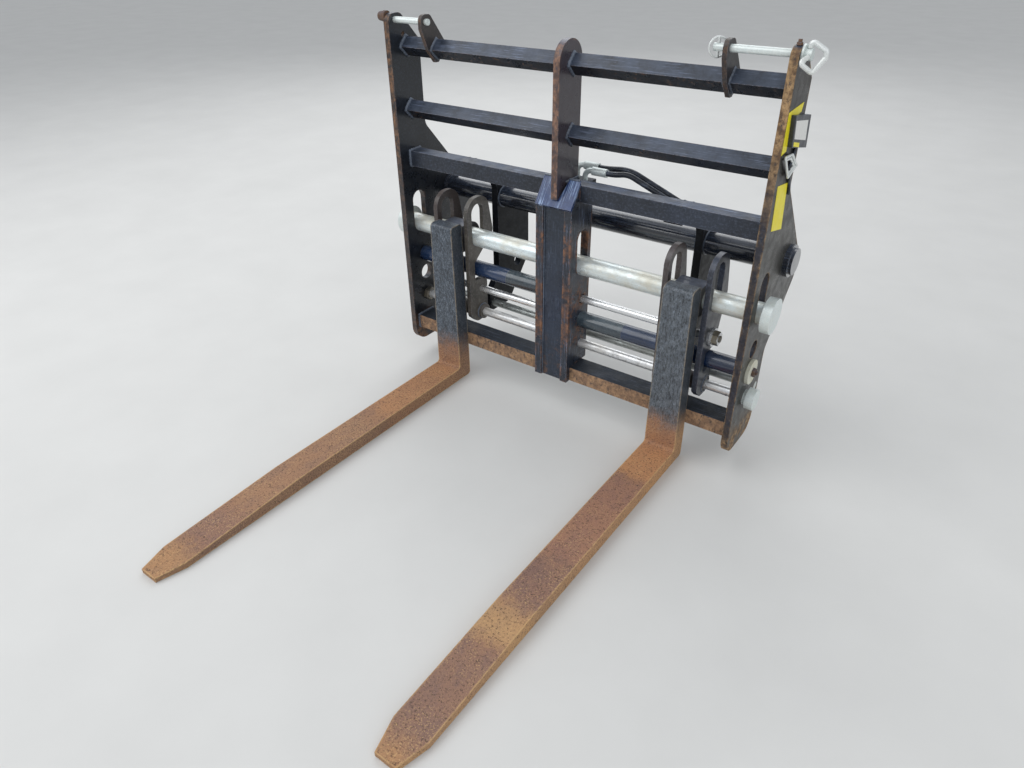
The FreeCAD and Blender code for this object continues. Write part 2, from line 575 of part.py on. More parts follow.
def manifold():
    """Block behind the beam that feeds both hoses."""
    return named(box("manifold", "manifold_x", "beam_y + beam_side", "beam_z", "manifold_l", "shelf_depth",
                     "manifold_h"), "manifold")


def coupler_shelf():
    """Shelf on the right hanger with a coupler for each hose."""
    low = "beam_z - shelf_drop"
    pieces = [box("shelf_plate", "hanger_x - hanger_t / 2 - shelf_l", "beam_y + beam_side", low, "shelf_l",
                  "shelf_depth", "shelf_t")]
    for row in range(2):
        coupler = doc.addObject("Part::Cylinder", f"coupler_{row}")
        bind(coupler, "Radius", "ferrule_r")
        bind(coupler, "Height", "coupler_l")
        x, y = coupler_place(row)
        place(coupler, x, y, f"{low} + shelf_t")
        pieces.append(coupler)
    return fused("coupler_shelf", pieces)


def fork(side):
    """Forged fork: bent bar with a tapered blade, a pointed nose and a shank that narrows upwards."""
    middle = FORK_X[side]
    back = "(lower_bar_y - bar_gap)"
    front = f"({back} - shank_t)"
    tip = f"({front} - fork_length)"
    corners = ((back, 0, "heel_outer_r"), (back, "shank_top", "shank_crown_r"),
               (front, "shank_top", "shank_crown_r"), (front, "heel_t", "heel_inner_r"),
               (f"{tip} + taper_l", "belly_t"), (tip, "tip_t"), (tip, 0))
    bar = plate(f"fork_{side}_bar", f"{middle} - fork_width / 2", "fork_width", corners)
    wedges = doc.addObject("PartDesign::Body", f"fork_{side}_nose")
    sketch = wedges.newObject("Sketcher::SketchObject", f"fork_{side}_nose_outline")
    sketch.AttachmentSupport = (plane(wedges, "XY_Plane"), [""])
    sketch.MapMode = "FlatFace"
    doc.recompute()
    for sign in ("", "-"):
        draw_outline(sketch, ((f"{sign}(fork_width / 2 + 1)", f"{tip} - 1"),
                              (f"{sign}(fork_width / 2 + 1)", f"{tip} + nose_length"),
                              (f"{sign}(fork_width / 2)", f"{tip} + nose_length"),
                              (f"{sign}(nose_width / 2)", tip), (f"{sign}(nose_width / 2)", f"{tip} - 1")))
    pad = wedges.newObject("PartDesign::Pad", f"fork_{side}_nose_pad")
    pad.Profile = sketch
    bind(pad, "Length", "heel_t")
    place(wedges, x=middle)
    cheeks = []
    for sign, name in (("", "right"), ("-", "left")):
        outline = ((f"{sign}(fork_width / 2)", "2 * heel_t"), (f"{sign}(fork_width / 2 + 1)", "2 * heel_t"),
                   (f"{sign}(fork_width / 2 + 1)", "shank_top + 1"),
                   (f"{sign}(shank_top_width / 2)", "shank_top + 1"))
        cheeks.append(upright_prism(f"fork_{side}_cheek_{name}", outline, middle, f"{front} - 1",
                                    "shank_t + 2"))
    return cut(f"fork_{side}", bar, fused(f"fork_{side}_cuts", [wedges] + cheeks))


def fork_eye(side):
    """Boss behind the shank that turns on the shaft."""
    middle = FORK_X[side]
    start = f"{middle} - eye_width / 2"
    back = "(lower_bar_y - bar_gap)"
    boss = rod(f"fork_eye_{side}_boss", start, "shaft_y", "shaft_z", "eye_r", "eye_width")
    web = box(f"fork_eye_{side}_web", start, back, "shaft_z - eye_web_z / 2", "eye_width",
              f"shaft_y - {back}", "eye_web_z")
    whole = fused(f"fork_eye_{side}_body", [boss, web])
    hole = rod(f"fork_eye_{side}_hole", start, "shaft_y", "shaft_z", "shaft_r + fit_gap", "eye_width")
    return cut(f"fork_eye_{side}", whole, hole)


def carrier_plate(side, place_name):
    """Ring plate of the positioner: slotted over the shaft, held to the rod and bored for the guide rod."""
    offset = "(fork_width / 2 + ring_gap)"
    if (side == "left") == (place_name == "inner"):
        x_left = f"{FORK_X[side]} + {offset}"
    else:
        x_left = f"{FORK_X[side]} - {offset} - ring_t"
    ring_r = "(shaft_r + ring_play + ring_edge)"
    top = f"shaft_z + slot_rise + {ring_r}"
    foot = "guide_z - carrier_back"
    back = "cylinder_y + carrier_back"
    neck = "shaft_y - ring_neck"
    notch_top = f"{BARREL_Z[side]} + barrel_r + barrel_room"
    notch_low = f"{BARREL_Z[side]} - barrel_r - barrel_room"
    lobe_z = f"{ROD_Z[side]} + piston_rod_r"
    lower = [(f"shaft_y - {ring_r}", f"{foot} + carrier_back", "ring_edge"),
             ("cylinder_y - carrier_back", foot, "ring_edge"), (back, foot, "ring_edge")]
    notch = [(back, notch_low, "barrel_room"), (neck, notch_low, "barrel_room"),
             (neck, notch_top, "barrel_room")]
    lobe = [("cylinder_y + carrier_lobe", lobe_z, "ring_edge")]
    ring = [("shaft_y + ring_flare", "shaft_z", "ring_edge"),
            (f"shaft_y + {ring_r}", top, f"{ring_r} - 0.5"), (f"shaft_y - {ring_r}", top, f"{ring_r} - 0.5")]
    corners = lower + notch + ring
    if side == "right":
        corners = lower + notch + [(back, notch_top, "barrel_room")] + lobe + ring
    holes = [("cylinder_y", "guide_z", "sleeve_r + fit_gap"),
             ("cylinder_y", ROD_Z[side], "piston_rod_r + fit_gap")]
    return plate(f"carrier_{side}_{place_name}", x_left, "ring_t", corners, holes,
                 (("shaft_y", "shaft_z", "shaft_r + ring_play", "slot_rise"),))


def carrier_sleeve(side):
    """Sleeve on the guide rod, welded into both ring plates, longer on the column's side."""
    half = "(fork_width / 2 + ring_gap + ring_t)"
    start = f"{FORK_X[side]} - {half}" + (" - sleeve_past" if side == "right" else "")
    length = f"2 * {half} + sleeve_past"
    body = rod(f"carrier_{side}_sleeve_body", start, "cylinder_y", "guide_z", "sleeve_r", length)
    hole = rod(f"carrier_{side}_sleeve_hole", start, "cylinder_y", "guide_z", "guide_r + fit_gap", length)
    return cut(f"carrier_{side}_sleeve", body, hole)


def piston_rod(side):
    """Rod that leaves the far cylinder, passes both ring plates and ends in a washer and nut."""
    name = "lower" if side == "left" else "upper"
    sign = "-" if side == "left" else "+"
    face = f"({FORK_X[side]} {sign} (fork_width / 2 + ring_gap + ring_t))"
    seat = f"({face} {sign} rod_washer_t)"
    end = f"({seat} {sign} rod_nut_t)"
    inner_end = "(column_half + rod_inside)" if side == "left" else "-(column_half + rod_inside)"
    sections = (("bar", inner_end, end, "piston_rod_r"), ("washer", face, seat, "rod_washer_r"),
                ("nut", seat, end, "rod_nut_r"))
    solids = []
    for piece, near, far, radius in sections:
        low, high = (far, near) if side == "left" else (near, far)
        solids.append(rod(f"{name}_rod_{piece}", low, "cylinder_y", ROD_Z[side], radius, f"{high} - ({low})"))
    return fused(f"{name}_piston_rod", solids)


parts = []
for side in ("left", "right"):
    parts += [side_plate(side), column_flange(side), hanger(side), hook_cap(side), shaft_cap(side),
              barrel(side), gland(side), anchor_disc(side), pin_ear(side), fork(side), fork_eye(side),
              carrier_plate(side, "outer"), carrier_plate(side, "inner"), carrier_sleeve(side),
              piston_rod(side)]
for row, name in enumerate(("front", "rear")):
    parts += [hose_fitting(name, row), hose(name, row)]
parts += [diamond_bar("top_bar", TOP_BAR_Z), diamond_bar("middle_bar", MIDDLE_BAR_Z), centre_plate(),
          column_web(), column_cap(), hook_tube(), fork_shaft(), guide_rod(), guide_nut(), guide_block(),
          tie_tube(), left_pin(), right_pin(), lynch_pin(), pull_handle(), manifold(), coupler_shelf()]
parts += [cross_tube("upper_beam", "beam_y", "beam_z", "beam_side", "beam_side"),
          cross_tube("lower_bar", "lower_bar_y", "lower_bar_z", "lower_bar_depth", "lower_bar_height")]
doc.recompute()

for part in parts:
    shape = part.Shape
    if shape.isNull() or not shape.isValid() or {"Invalid", "Error"} & set(part.State):
        raise RuntimeError(f"{part.Label} is not sound: {part.State}")
    shape.exportStep(f"parts/{part.Label}.step")
    print(f"{part.Label}: {len(shape.Solids)} solid, {shape.Volume / 1e6:.3f} dm3")
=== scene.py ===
import math
import random

import bmesh
import bpy
from mathutils import Matrix, Vector


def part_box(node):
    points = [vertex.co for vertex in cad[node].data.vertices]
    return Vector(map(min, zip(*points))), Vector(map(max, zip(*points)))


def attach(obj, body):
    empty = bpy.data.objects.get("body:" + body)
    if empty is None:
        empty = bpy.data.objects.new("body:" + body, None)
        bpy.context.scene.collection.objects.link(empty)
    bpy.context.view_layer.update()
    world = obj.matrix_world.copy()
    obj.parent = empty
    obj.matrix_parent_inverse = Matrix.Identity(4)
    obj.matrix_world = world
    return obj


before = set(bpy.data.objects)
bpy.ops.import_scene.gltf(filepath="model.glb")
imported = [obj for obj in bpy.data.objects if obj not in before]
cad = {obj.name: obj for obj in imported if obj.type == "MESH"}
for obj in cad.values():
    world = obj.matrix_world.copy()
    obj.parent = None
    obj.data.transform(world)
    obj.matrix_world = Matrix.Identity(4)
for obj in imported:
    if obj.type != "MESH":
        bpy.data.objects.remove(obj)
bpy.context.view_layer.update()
random.seed(7)

# sizes read from the CAD nodes, in metres
leftPlate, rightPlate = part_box("side_plate_left"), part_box("side_plate_right")
middleX = (leftPlate[0].x + rightPlate[1].x) / 2
edgeY = leftPlate[0].y  # front edges of the side plates
plateFace = rightPlate[0].x - middleX
plateOuter = rightPlate[1].x - middleX


def at(x, y, z):
    # millimetres from the column's middle, the plates' front edges and the ground
    return Vector((middleX + x / 1000, edgeY + y / 1000, z / 1000))


def inPlate(node):
    # a node's box in the same millimetres
    low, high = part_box(node)
    start = at(0, 0, 0)
    return (low - start) * 1000, (high - start) * 1000


def axisOf(node):
    # Y and Z of the axis of a round node that lies along X
    low, high = inPlate(node)
    return (low.y + high.y) / 2, (low.z + high.z) / 2


def tint(red, green, blue):
    # a colour as seen on screen, 0 to 255
    return tuple((c / 255 / 12.92) if c <= 10 else ((c / 255 + 0.055) / 1.055) ** 2.4
                 for c in (red, green, blue)) + (1,)


# node helpers for the finishes

def startFinish(name):
    finish = bpy.data.materials.new(name)
    finish.use_nodes = True
    tree = finish.node_tree
    tree.nodes.clear()
    output = tree.nodes.new("ShaderNodeOutputMaterial")
    shader = tree.nodes.new("ShaderNodeBsdfPrincipled")
    tree.links.new(shader.outputs[0], output.inputs[0])
    return finish, tree, shader


def put(tree, kind, inputs=None, **settings):
    made = tree.nodes.new("ShaderNode" + kind)
    for key, value in settings.items():
        setattr(made, key, value)
    for key, value in (inputs or {}).items():
        if hasattr(value, "is_output"):
            tree.links.new(value, made.inputs[key])
        else:
            made.inputs[key].default_value = value
    return made


def place3d(tree, scale=(1, 1, 1)):
    spot = put(tree, "TexCoord")
    return put(tree, "Mapping", {0: spot.outputs["Object"], "Scale": scale}).outputs[0]


def grain(tree, scale, detail=4, rough=0.55, stretch=(1, 1, 1), warp=0.0):
    # noise about 0.5; a larger scale is finer, a stretch below 1 draws it out along that axis
    return put(tree, "TexNoise", {"Vector": place3d(tree, stretch), "Scale": scale, "Detail": detail,
                                  "Roughness": rough, "Distortion": warp}).outputs[0]


def fade(tree, value, start, end, low=0.0, high=1.0):
    # 0 to 1 between start and end, smoothly; start may be the larger
    inputs = {0: value, 1: start, 2: end, 3: low, 4: high}
    return put(tree, "MapRange", inputs, interpolation_type="SMOOTHSTEP").outputs[0]


def sums(tree, operation, first, second):
    return put(tree, "Math", {0: first, 1: second}, operation=operation, use_clamp=True).outputs[0]


def times(tree, *factors):
    product = factors[0]
    for factor in factors[1:]:
        product = sums(tree, "MULTIPLY", product, factor)
    return product


def most(tree, first, second):
    return sums(tree, "MAXIMUM", first, second)


def blendColour(tree, amount, under, over):
    mixer = put(tree, "Mix", data_type="RGBA")
    for index, value in ((0, amount), (6, under), (7, over)):
        if hasattr(value, "is_output"):
            tree.links.new(value, mixer.inputs[index])
        else:
            mixer.inputs[index].default_value = value
    return mixer.outputs[2]


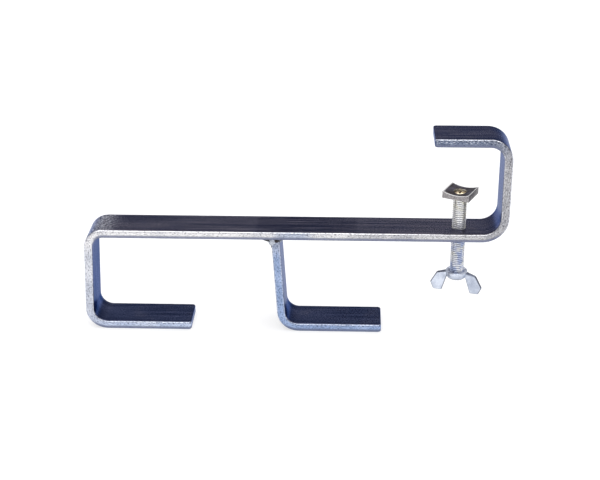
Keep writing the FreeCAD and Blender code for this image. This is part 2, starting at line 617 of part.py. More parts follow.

_What to produce_. Give again the run of lines that opens at the line with "for part in" and closes at the line with "obj.data.transform(world)", exactly, and only that run.

_The completed task_.
for part in parts:
    shape = part.Shape
    if shape.isNull() or not shape.isValid() or {"Invalid", "Error"} & set(part.State):
        raise RuntimeError(f"{part.Label} is not sound: {part.State}")
    shape.exportStep(f"parts/{part.Label}.step")
    print(f"{part.Label}: {len(shape.Solids)} solid, {shape.Volume / 1e6:.3f} dm3")
=== scene.py ===
import math
import random

import bmesh
import bpy
from mathutils import Matrix, Vector


def part_box(node):
    points = [vertex.co for vertex in cad[node].data.vertices]
    return Vector(map(min, zip(*points))), Vector(map(max, zip(*points)))


def attach(obj, body):
    empty = bpy.data.objects.get("body:" + body)
    if empty is None:
        empty = bpy.data.objects.new("body:" + body, None)
        bpy.context.scene.collection.objects.link(empty)
    bpy.context.view_layer.update()
    world = obj.matrix_world.copy()
    obj.parent = empty
    obj.matrix_parent_inverse = Matrix.Identity(4)
    obj.matrix_world = world
    return obj


before = set(bpy.data.objects)
bpy.ops.import_scene.gltf(filepath="model.glb")
imported = [obj for obj in bpy.data.objects if obj not in before]
cad = {obj.name: obj for obj in imported if obj.type == "MESH"}
for obj in cad.values():
    world = obj.matrix_world.copy()
    obj.parent = None
    obj.data.transform(world)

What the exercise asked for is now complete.